Giving Compass' Take:

· According to Katherine Martinko at TreeHugger, the city of Vancouver will implement a ban on foam food containers in the coming year, with future goals to reduce plastic straw and grocery bag use. 

· What led to this ban on foam food containers? How will this help the environment? What can donors do to support these environmental movements? 

· Here's how crackdowns on plastic use have helped with pollution problems


The city of Vancouver has announced a ban on all disposable cups and takeout food containers made of foam. The ban, which will take effect on January 1, 2020, applies to all restaurants, grocery stores, food courts, and special events, and affects prepared foods that are consumed on the premises and packaged as takeout or leftovers. This is exactly one year after New York City's controversial foam ban went into effect.

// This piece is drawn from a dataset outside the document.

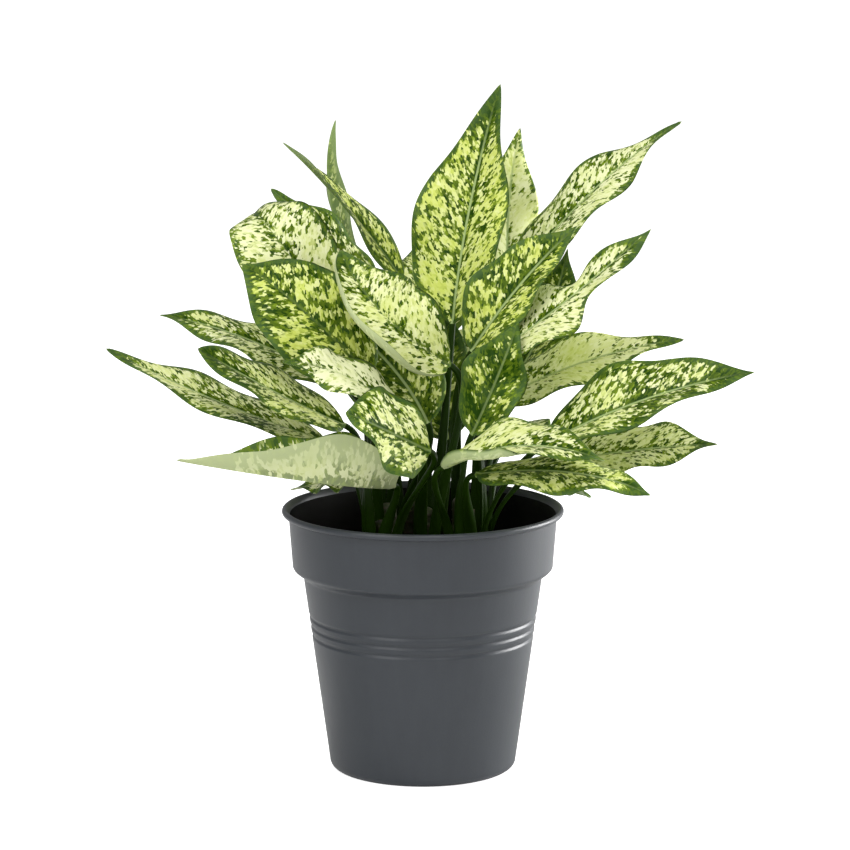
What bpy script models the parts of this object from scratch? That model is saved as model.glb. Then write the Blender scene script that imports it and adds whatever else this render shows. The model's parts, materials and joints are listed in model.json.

The ban could affect a broad range of foods, including "soups, stews, curries, sushi, fried food, sauces, salads, deli foods, or sliced veggies meant to be eaten without further cooking."

This foam ban is just one of the actions Vancouver is taking to reduce single-use item waste in support of its zero-waste goal for 2040. Other actions include banning plastic and compostable plastic straws by next April, offering only bendable ones to meet accessibility requirements and allowing a year's grace period for bubble tea sellers to find alternatives; handing out single-use cutlery only upon request; and banning all plastic grocery bags by January 2021, including compostable ones.

This is the first city apart from San Francisco that I've heard of cracking down on compostable plastics, and it makes me very happy. Numerous studies have shown that compostable and biodegradable plastics are not a viable solution to the plastics pollution problem, that they fail to break down in the environment and still pose a real threat to wildlife. And yet, many locales – such as the island of Capri with its recent single-use plastic ban – still allow them. Vancouver is wise to ban them at the same time as conventional plastics, which will encourage the kinds of broader behavioral changes that need to occur.